До сих пор мои руки в тепле приобретают удивительный цвет, а тонкая кожа на них натянута. Случается, по забывчивости я кладу руки на стол, но, заметив, что люди уставились на них, моментально их прячу. Тогда, на войне, это не имело значения. Самое главное — выполнить свой долг.
Мне становится смешно, когда случается читать рассказы актеров, в которых как о доблести говорится о том, что они часто совершали свои гастроли по Соединенным Штатам с температурой и больным горлом. Подумаешь, гастроли! Актеры — своеобразные люди. Например, Дэнни Томас. Широкий, чистый, умный. Его отличал не только талант, он был джентльменом — согласитесь, качество довольно редкое в наше время. Он обучал меня искусству владеть вниманием публики. Тогда мне казалось, что я делала это прекрасно. Но что значит остаться наедине со зрителями, я испытала позднее, в Италии, когда стояла перед тысячами солдат, бомбардируемая репликами, никак не предусмотренными в сценарии.
Пока я пела, все было в порядке, но, когда нужно было обращаться к зрителям, я путалась, не знала, что говорить. Дэнни втолковывал, как и когда держать паузу, как шуткой рассмешить зрителей или как погасить их смех. Однажды он спас нашего тенора от язвительных насмешек. Тенор был красивым мужчиной, прекрасно пел «Бесаме мучо», но с самого начала не понравился солдатам. Ведь всем этим парням так хотелось унизить нас за то, что мы не сражаемся, как они. Самое трудное было победить эту враждебность. Но Дэнни мог все. Уладив наши трудности, он уехал.

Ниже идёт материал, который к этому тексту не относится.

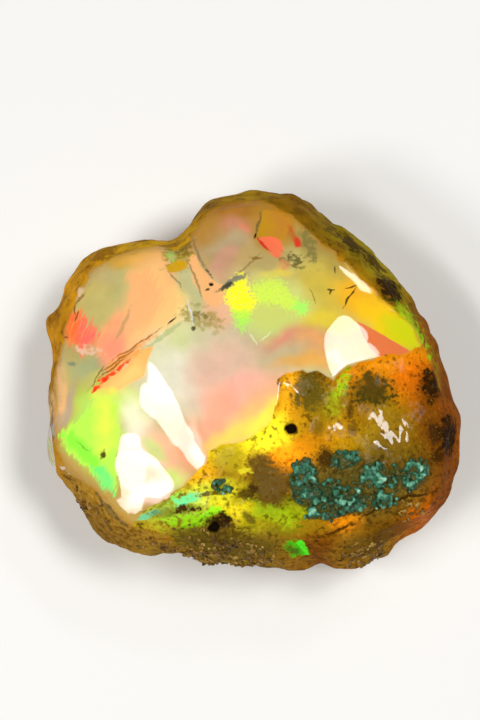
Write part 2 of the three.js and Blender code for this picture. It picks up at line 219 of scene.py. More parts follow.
def skin_waves(x, y, z):
    """Height of the skin's broad waves, which cross one another at odd angles."""
    return (
        0.2 * np.sin(0.58 * x + 0.31 * y - 0.44 * z + 0.6)
        + 0.16 * np.sin(-0.47 * x + 0.93 * y + 0.39 * z + 2.1)
        + 0.12 * np.sin(1.21 * x - 0.62 * y + 0.83 * z + 4.0)
        + 0.09 * np.sin(0.71 * x + 1.63 * y - 1.07 * z + 1.3)
        + 0.07 * np.sin(-1.93 * x + 0.84 * y + 1.38 * z + 5.2)
    )


def along_and_across(x, y, centre_x, centre_y, half_length, half_width, turn):
    """Where points lie in a turned oval, as shares of its half length and its half width."""
    c, s = math.cos(math.radians(turn)), math.sin(math.radians(turn))
    dx, dy = x - centre_x, y - centre_y
    return (c * dx + s * dy) / half_length, (c * dy - s * dx) / half_width


def seen(x, y, z):
    """Where a point shows on the plane of the face to the eye above it: x and y."""
    sunk = CROWN_HEIGHT - z
    return x / (1 + sunk / EYE_HEIGHT), (y - EYE_LEAN * sunk) / (1 + sunk / EYE_HEIGHT)


def face_height(x, y):
    """Height of the dome with its hollows and rises, and of the skin that laps over it."""
    dx, dy = x - CROWN_PLACE[0], y - CROWN_PLACE[1]
    z = CROWN_HEIGHT - dx**2 / (2 * DOME_RADIUS[0]) - dy**2 / (2 * DOME_RADIUS[1])
    for *oval, rise in FACE_FORMS:
        u, v = along_and_across(x, y, *oval)
        z = z + rise * np.exp(-u * u - v * v)
    skin = smoothstep(depth_inside(SKIN_PATCH, *seen(x, y, z)), -SKIN_EDGE, SKIN_EDGE)
    return z + skin * (skin_waves(x, y, 0) * SKIN_ROUGHNESS - SKIN_STEP)


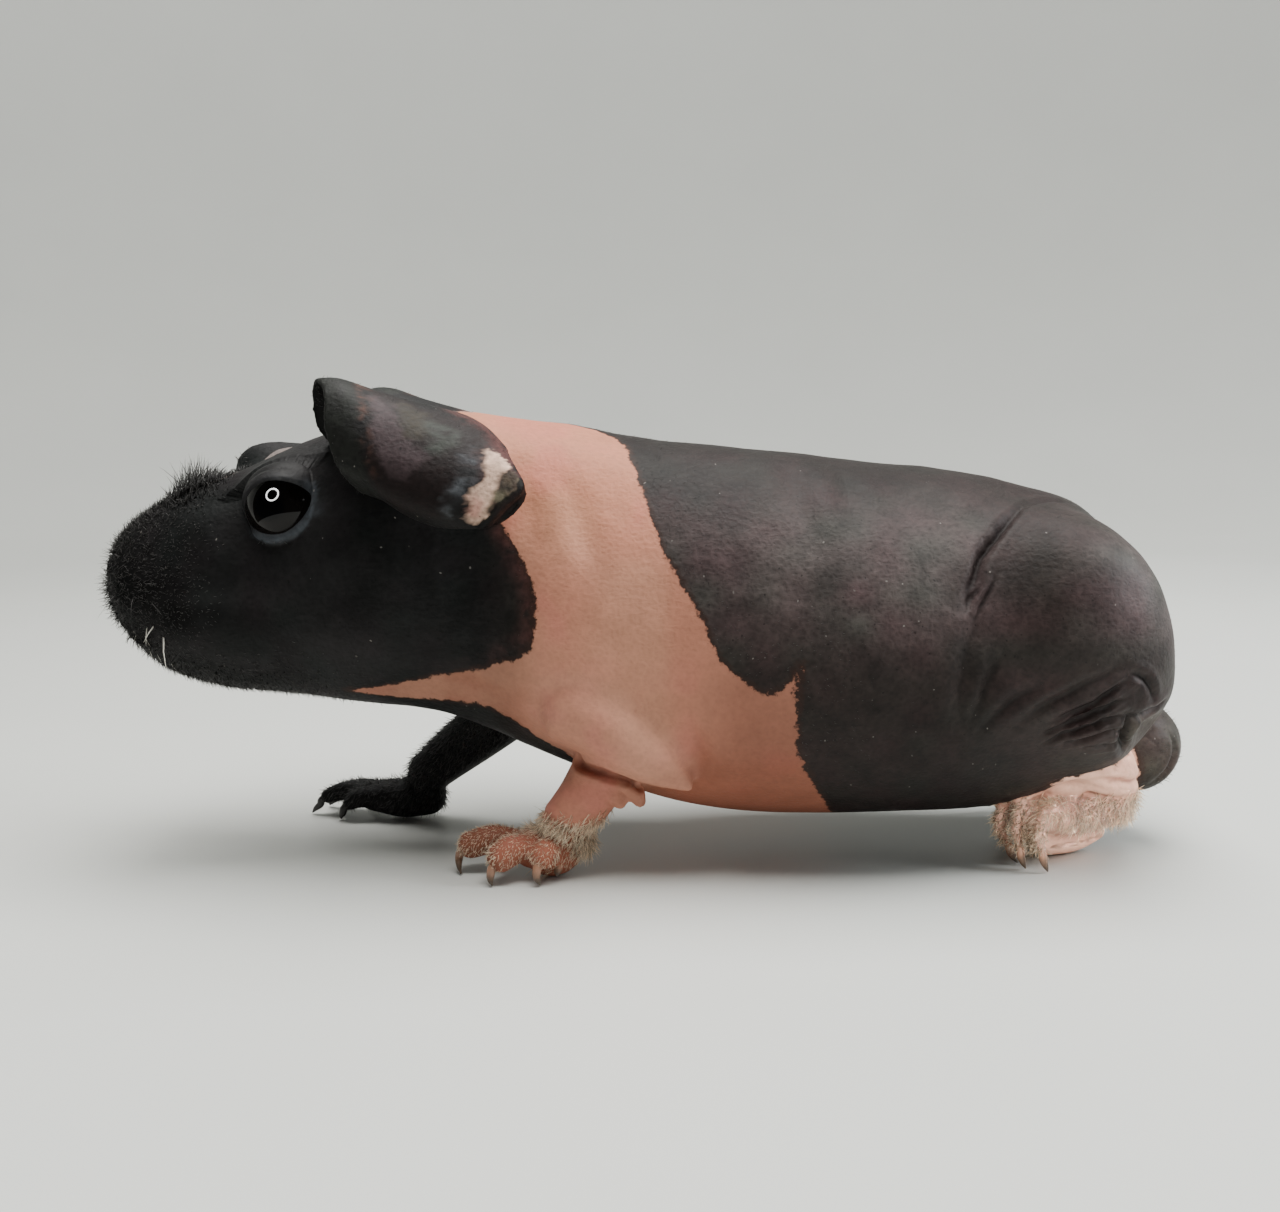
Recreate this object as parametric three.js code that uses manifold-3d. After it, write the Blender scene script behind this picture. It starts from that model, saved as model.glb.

Мы ждали замену. Но кто мог заменить его? Он так много дал всем нам. Так многому научил. Нам не хватало его пения, его барабанной дроби на каске, и мы часто думали: «А что бы сейчас сказал Дэнни?»
Вряд ли он мог знать, как был дорог нам. Много позднее я пыталась сказать ему об этом, но вокруг нас была толпа людей, и он не слышал меня. Хотел бы он теперь услышать меня? Не уверена. Время меняет людей.
Мы пережили ужасную зиму в Арденнах незадолго до конца войны.